こうしてそれぞれの楽器を見てみると、FMQのインタビュー記事内でハンナ自身が言及しているとおり、カンテレ奏者(の多く)はマルチ・プレイヤーだということがよく分かりますね。

“I think kantele players are multi-instrumentalists because the instruments are so different and the playing techniques are so different,” she says.
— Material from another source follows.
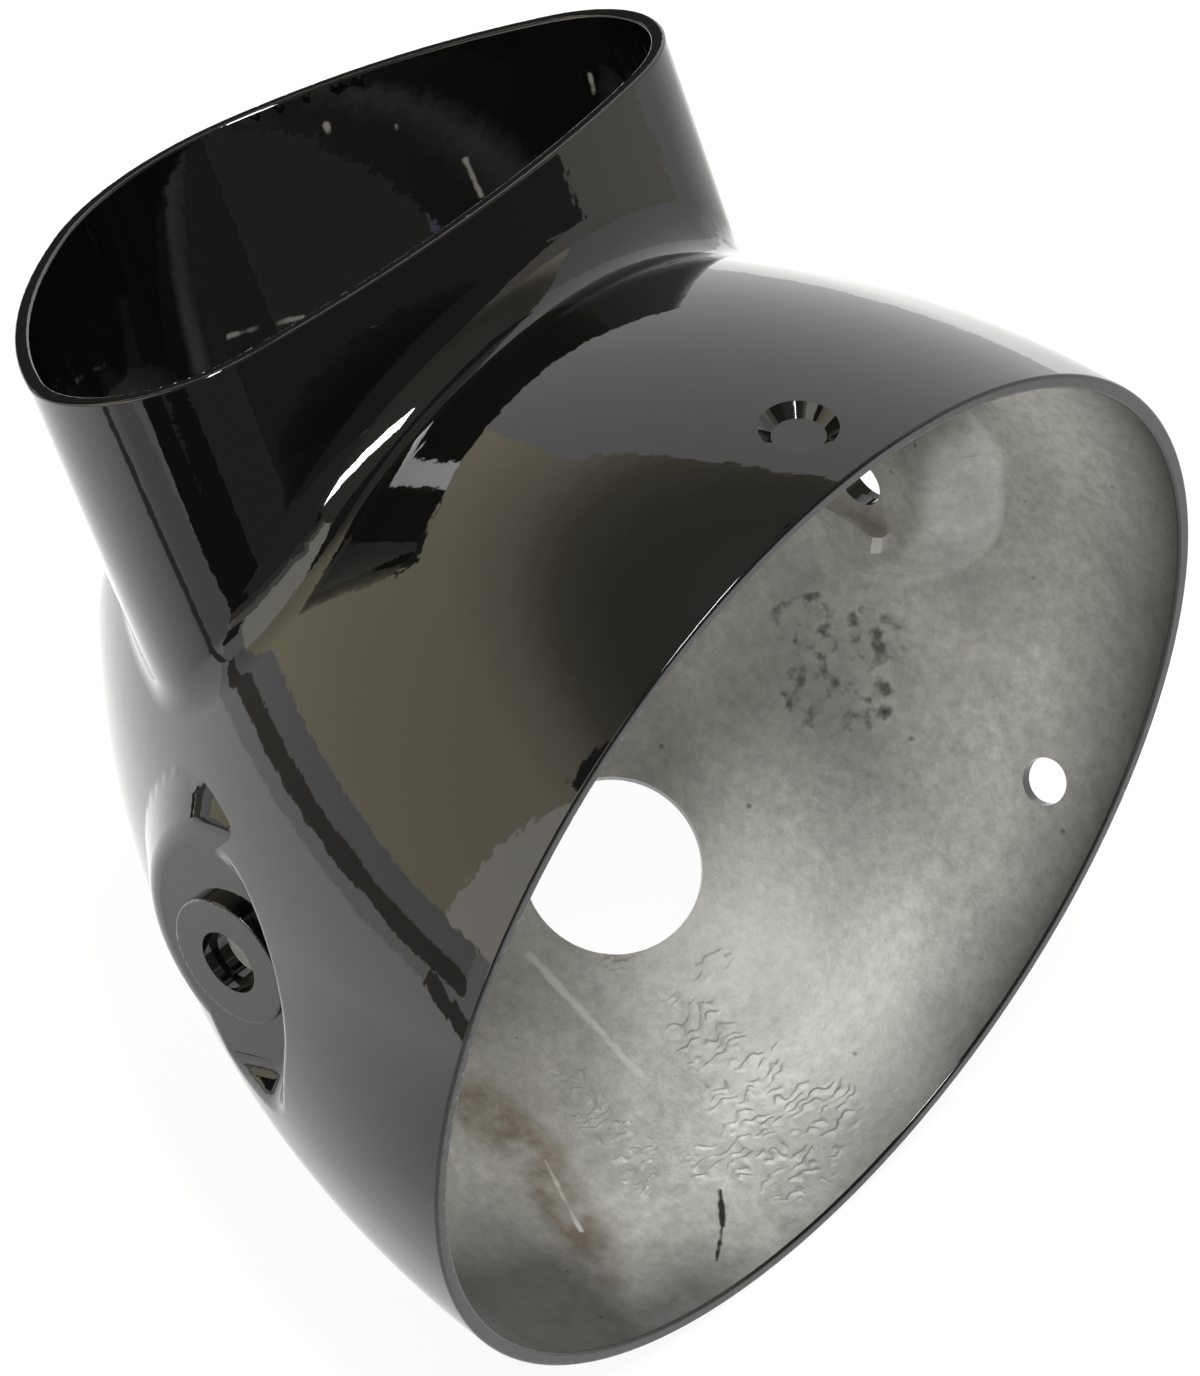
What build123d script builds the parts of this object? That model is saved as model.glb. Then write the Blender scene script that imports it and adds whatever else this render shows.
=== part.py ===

FMQ: Kantele player Hanna Ryynänen – A Journey to Get to Know Myself, 
by Simon Broughton 

一様に「カンテレ」と呼ばれていても弦数、形、奏法によってまったく弾き方は異なりますし、私も実際に複数のカンテレを弾くと、改めてそれぞれが全く違う楽器だと強く感じます。

夏にフィンランドで会ったパウリーナ・スルヤラは「カンテレは最高の楽器だ」と言っていました。誰もが自分に適したカンテレを見つけられるからだ、と。

まさに、しかり。
だから私はカンテレの世界から抜け出せないのでしょう。